FX Positioning: No clear impact from Russia-Ukraine tensions

CFTC positioning data for the week ending 15 February shows no clear impact from geopolitical tensions in Ukraine, as aggregate USD net-longs continued to inch lower along with JPY net positioning. The pound jumped back into net-long positioning for the first time since November

Dollar positioning keeps edging lower

CFTC data on FX positioning shows that the aggregate dollar positioning versus reported G10 currencies (i.e. G9 excluding NOK and SEK) declined for a fifth consecutive week in the seven days to 15 February.

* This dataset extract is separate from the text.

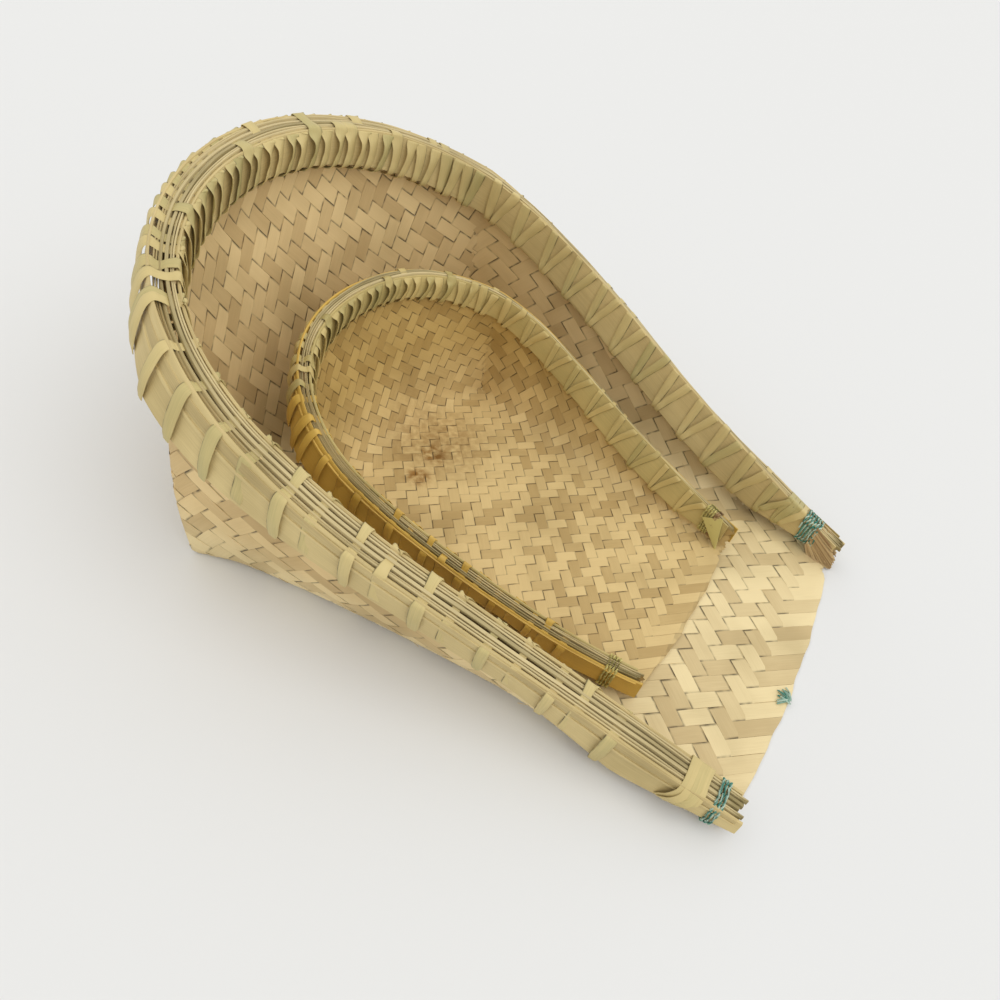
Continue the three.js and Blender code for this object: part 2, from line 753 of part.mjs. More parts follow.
// One basket: a panel, the rim pieces and the three bindings
function basketMeshes(frame, looks, extraSlots) {
  const { size } = frame;
  const meshes = [];
  const bindingSpan = (frame.length - 2 * size.bindingStart) / 3;
  const slots = [...extraSlots];
  ["left", "back", "right"].forEach((place, k) => {
    const start = size.bindingStart + k * bindingSpan;
    const turns = pairTurns(frame, start, start + bindingSpan);
    for (const turn of turns) {
      const halfWidth = size.bindingWidth / 2 + slotSideClearance;
      slots.push(slotSolid(frame, turn.slot, halfWidth, stripSlotHeight));
    }
    const winding = flatWinding(frame, turns, size.bindingWidth);
    const name = `${size.name}_binding_${place}`;
    reportGap(name, winding.gap);
    meshes.push(makeMesh(name, winding.geometry, looks.binding));
  });
  meshes.push(makeMesh(`${size.name}_woven_panel`, wovenPanel(frame, slots), looks.panel));
  const innerEnd = frame.length - innerBandTrim;
  const bands = {
    inner_band: [innerBand(frame, innerBandTrim, innerEnd), looks.innerBand],
    outer_band: [outerBand(frame, outerBandTrim, frame.length - outerBandTrim), looks.outerBand],
  };
  for (const [piece, [geometry, look]] of Object.entries(bands)) {
    meshes.push(makeMesh(`${size.name}_${piece}`, geometry, look));
  }
  frame.stack.splintStarts.forEach((splint, k) => {
    const trim = splintTrim * (1 + (k % 3));
    const geometry = rimSplint(frame, splint, trim, frame.length - trim);
    meshes.push(makeMesh(`${size.name}_rim_splint_${k + 1}`, geometry, looks.splint));
  });
  return meshes;
}

// A slot wide enough for several close turns
function wideSlot(frame, from, to, height) {
  return slotSolid(frame, (from + to) / 2, (to - from) / 2 + slotSideClearance, height);
}

// The frayed end of the rim on the right: splint ends spread like a fan against the inner band
function tipFan(frame) {
  const steps = 24;
  const end = frame.length - fanFromTip;
  const height = bandHeightAt(frame, end) * fanHeightShare;
  const shape = new THREE.Shape();
  shape.moveTo(0, 0);
  for (let k = 0; k <= steps; k += 1) {
    const angle = (Math.PI / 2) * (k / steps);
    const lobe = fanLobeDepth * Math.abs(Math.sin((fanLobes * Math.PI * k) / steps));
    shape.lineTo((fanReach - lobe) * Math.sin(angle), (height - lobe) * Math.cos(angle));
  }
  const outline = shape.getPoints();
  const base = end - fanReach;
  const ring = (depth) => outline.map((p) => {
    return rimPoint(frame, base + p.x, -depth - seatGap, p.y + fanDrop);
  });
  return loftRings([ring(0), ring(fanThickness)], outline);
}

// A short twine tied through the front edge of the floor
function frontTie(frame) {
  const { size } = frame;
  const radius = twineDiameter / 2;
  const topZ = size.panelThickness + seatGap + radius;
  const share = 1 - (frontTieX / size.floorTipHalfWidth) ** 2;
  const edgeY = size.frontEdgeY - size.frontEdgeBulge * share;
  const path = [];
  path.push(new THREE.Vector3(frontTieX, edgeY - seatGap - radius, seatGap + radius));
  path.push(new THREE.Vector3(frontTieX, edgeY - seatGap - radius, topZ));
  const loopSteps = 20;
  const centreY = edgeY + frontTieTail;
  for (let k = 0; k <= loopSteps; k += 1) {
    const angle = -Math.PI / 2 + (2 * Math.PI * frontTieTurns * k) / loopSteps;
    const lift = (k / loopSteps) * frontTieLift;
    path.push(new THREE.Vector3(
      frontTieX + frontTieLoopRadius * Math.cos(angle),
      centreY + frontTieLoopRadius * Math.sin(angle),
      topZ + lift,
    ));
  }
  const rings = path.map((point, i) => {
    const before = path[Math.max(i - 1, 0)];
    const after = path[Math.min(i + 1, path.length - 1)];
    const along = new THREE.Vector3().subVectors(after, before).normalize();
    const isUpright = Math.abs(along.z) > Math.abs(along.x) + Math.abs(along.y);
    const reference = isUpright ? new THREE.Vector3(1, 0, 0) : new THREE.Vector3(0, 0, 1);
    const side = new THREE.Vector3().crossVectors(along, reference).normalize();
    const other = new THREE.Vector3().crossVectors(side, along).normalize();
    return ringAround(point, side, other, radius);
  });
  return loftRings(rings, unitOutline());
}

// Large basket
const largeFrame = rimFrame(large);
const twineSlotHeight = bindingSeat - slotTopClearance + twineDiameter + slotFootClearance;
const leftWrapTurns = closeTurns(leftEndWrap.from, leftEndWrap.turns, leftEndWrap.stripWidth);
const rightWrapStep = rightEndWrap.stripWidth + endWrapGap;
const rightWrapReach = rightEndWrap.stripWidth + (rightEndWrap.turns - 0.5) * rightWrapStep;
const rightWrapTurns = closeTurns(
  largeFrame.length - rightEndWrap.from - rightWrapReach,
  rightEndWrap.turns,
  rightEndWrap.stripWidth,
);

function turnSlot(frame, turns, width) {
  const first = turns[0].slot - width / 2;
  const last = turns[turns.length - 1].slot + width / 2;
  return wideSlot(frame, first, last, stripSlotHeight);
}

function twineSlot(frame, from, turnCount) {
  const reach = twineDiameter / 2;
  return wideSlot(frame, from - reach, from + turnCount * twinePitch + reach, twineSlotHeight);
}

const rightTwineFrom = largeFrame.length - rightTwine.from - rightTwine.turns * twinePitch;
const largeLooks = {
  panel: paleStraw,
  innerBand: greenStraw,
  outerBand: paleStraw,
  splint: greenStraw,
  binding: greenStraw,
};
const largeMeshes = basketMeshes(
  largeFrame,
  largeLooks,
  [
    turnSlot(largeFrame, leftWrapTurns, leftEndWrap.stripWidth),
    turnSlot(largeFrame, rightWrapTurns, rightEndWrap.stripWidth),
    twineSlot(largeFrame, leftTwine.from, leftTwine.turns),
    twineSlot(largeFrame, rightTwineFrom, rightTwine.turns),
  ],
);
const endPieces = [
  ["large_end_wrap_left", flatWinding(largeFrame, leftWrapTurns, leftEndWrap.stripWidth), greenStraw],
  ["large_end_wrap_right", flatWinding(largeFrame, rightWrapTurns, rightEndWrap.stripWidth), greenStraw],
  ["large_twine_left", twineWinding(largeFrame, leftTwine.from, leftTwine.turns), greenTwine],
  ["large_twine_right", twineWinding(largeFrame, rightTwineFrom, rightTwine.turns), greenTwine],
];
for (const [name, winding, look] of endPieces) {
  reportGap(name, winding.gap);
  largeMeshes.push(makeMesh(name, winding.geometry, look));
}
largeMeshes.push(makeMesh("large_tip_fan_right", tipFan(largeFrame), brownFibre));
largeMeshes.push(makeMesh("large_front_tie", frontTie(largeFrame), greenTwine));

// Small basket
const smallFrame = rimFrame(small);
const smallRightTieFrom = smallFrame.length - smallRightTie.from - smallRightTie.turns * twinePitch;
const smallLooks = {
  panel: goldenStraw,
  innerBand: goldenStraw,
  outerBand: goldenBand,
  splint: paleStraw,
  binding: goldenStraw,
};
const smallMeshes = basketMeshes(
  smallFrame,
  smallLooks,
  [
    twineSlot(smallFrame, smallLeftTie.from, smallLeftTie.turns),
    twineSlot(smallFrame, smallRightTieFrom, smallRightTie.turns),
  ],
);
const smallTies = [
  ["small_tip_tie_left", twineWinding(smallFrame, smallLeftTie.from, smallLeftTie.turns)],
  ["small_tip_tie_right", twineWinding(smallFrame, smallRightTieFrom, smallRightTie.turns)],
];
for (const [name, winding] of smallTies) {
  reportGap(name, winding.gap);
  smallMeshes.push(makeMesh(name, winding.geometry, yellowStrip));
}

const smallBasket = new THREE.Group();
smallBasket.add(...smallMeshes);
smallBasket.rotation.z = smallTurn;
smallBasket.position.set(smallShiftX, smallShiftY, large.panelThickness + seatGap);

const baskets = new THREE.Group();
baskets.add(...largeMeshes, smallBasket);

// The origin is the middle of the footprint, on the surface that the basket rests on
baskets.updateMatrixWorld(true);
const footprint = new THREE.Box3().setFromObject(baskets);
const middle = footprint.getCenter(new THREE.Vector3());
baskets.position.set(-middle.x, -middle.y, 0);

const group = new THREE.Group();
group.add(baskets);

export default group;
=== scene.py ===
# %% [markdown]
# # A nested pair of bamboo winnowing baskets
# Each basket is a twill mat of split bamboo. Its back and sides are turned up, and its rim is a sandwich of
# bands and splints lashed with flat strips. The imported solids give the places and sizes. This file builds
# what the eye sees around them: real woven strips, ridged bands, slender splints and bound turns.

# %% Load the frame
import math
from functools import partial

import bmesh
import bpy
import numpy as np
from mathutils import Matrix, Vector


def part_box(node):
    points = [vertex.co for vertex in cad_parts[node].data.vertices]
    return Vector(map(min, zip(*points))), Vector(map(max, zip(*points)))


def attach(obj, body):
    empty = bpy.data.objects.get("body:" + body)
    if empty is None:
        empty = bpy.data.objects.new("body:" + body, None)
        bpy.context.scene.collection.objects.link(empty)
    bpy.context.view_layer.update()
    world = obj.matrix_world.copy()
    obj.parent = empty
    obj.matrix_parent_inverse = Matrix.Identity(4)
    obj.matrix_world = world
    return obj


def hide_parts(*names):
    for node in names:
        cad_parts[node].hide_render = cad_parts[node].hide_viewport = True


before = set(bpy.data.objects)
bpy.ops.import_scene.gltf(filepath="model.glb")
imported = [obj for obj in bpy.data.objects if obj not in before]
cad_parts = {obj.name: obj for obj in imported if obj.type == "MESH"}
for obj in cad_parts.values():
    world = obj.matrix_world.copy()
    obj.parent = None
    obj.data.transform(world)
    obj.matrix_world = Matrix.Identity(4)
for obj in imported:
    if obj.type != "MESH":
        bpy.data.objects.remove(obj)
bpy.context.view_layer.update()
scene = bpy.context.scene
MM = 0.001

# %% [markdown]
# ## The camera
# The camera was fitted to edges of the real pair: the rims, the front edges and the pointed floor corner. It
# looks down on the left side of the mouth at 44 degrees and is rolled a little. The lens is written for a
# picture as wide as it is high.

# %% Camera
camera_azimuth = math.radians(-70.10)
camera_height_angle = math.radians(44.30)
camera_roll = math.radians(15.02)
camera_place = Vector((-311.2, -109.9, 332.1)) * MM

forward = Vector((
    -math.sin(camera_azimuth) * math.cos(camera_height_angle),
    math.cos(camera_azimuth) * math.cos(camera_height_angle),
    -math.sin(camera_height_angle),
))
level_right = forward.cross(Vector((0, 0, 1))).normalized()
level_up = level_right.cross(forward)
right = math.cos(camera_roll) * level_right + math.sin(camera_roll) * level_up
up = math.cos(camera_roll) * level_up - math.sin(camera_roll) * level_right

camera_data = bpy.data.cameras.new("camera")
camera_data.sensor_width = 36
camera_data.lens = 29.24
camera_data.clip_start = 0.01
camera = bpy.data.objects.new("camera", camera_data)
scene.collection.objects.link(camera)
turn = Matrix((right, up, -forward)).transposed().to_4x4()
camera.matrix_world = Matrix.Translation(camera_place) @ turn
scene.camera = camera
print("camera at", tuple(round(v, 3) for v in camera_place))

# %% [markdown]
# ## Floor and light
# The pair lies on a plain pale floor in soft light from above. A large floor takes the shadow. Lamps close
# by would leave a bright spot on the floor, so the world gives most of the light, and one very soft sun
# shines from above the mouths. Together they light a level surface a little above one, so colours render
# about as they are written.

# %% Floor and light
FLOOR_HALF = 4.0
floor_data = bpy.data.meshes.new("studio_floor")
floor_corners = [(x * FLOOR_HALF, y * FLOOR_HALF, 0) for x, y in ((-1, -1), (1, -1), (1, 1), (-1, 1))]
floor_data.from_pydata(floor_corners, [], [(0, 1, 2, 3)])
floor = bpy.data.objects.new("studio_floor", floor_data)
scene.collection.objects.link(floor)
floor_paint = bpy.data.materials.new("studio_floor")
floor_paint.use_nodes = True
floor_shader = floor_paint.node_tree.nodes["Principled BSDF"]
floor_shader.inputs["Base Color"].default_value = (0.74, 0.74, 0.725, 1)
floor_shader.inputs["Roughness"].default_value = 0.9
floor_data.materials.append(floor_paint)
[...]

There appears to be no clear impact on positioning from rising geopolitical tensions in Ukraine, as the picture appears quite mixed within the safe-haven and pro-cyclical currency segments. The yen saw another increase in net short positions, which now amount to 33% of open interest, while the Swiss franc faced a marginal short-squeeze. In the commodity space, CAD saw a minor pullback in net-longs, AUD yet another rise in its net shorts (which are considerably overstretched), while NZD experienced a quite material short-trimming, with its positioning now at -15% of open interest.

 - Source: CFTC, Macrobond, ING
Source: CFTC, Macrobond, ING

EUR and GBP longs rise

CFTC does not report on the positioning for NOK and SEK, but the two other reported European currencies EUR and GBP both showed an increase in net positioning in the week ending 15 February.

EUR/USD net positioning has been on a positive run since the start of the year (+8% of open interest YTD) and is currently at the centre of its standard-deviation band with net longs amounting to 7% of open interest. While the recent ECB hawkish turn has provided support to the euro, we think that the current positioning data is another indication of how markets have not priced a considerable amount of geopolitical risk into EUR/USD, leaving it quite vulnerable to further escalations in Russia-Ukraine tensions.

The pound recorded the biggest increase in net positioning in the reference week (+5.5% of open interest) with long positions exceeding short positions for the first time since November 2021. This is clearly a sign of how the Bank of England’s plans to front-load rate hikes has translated into some solid support to the currency, even in spite of a deteriorating global risk environment.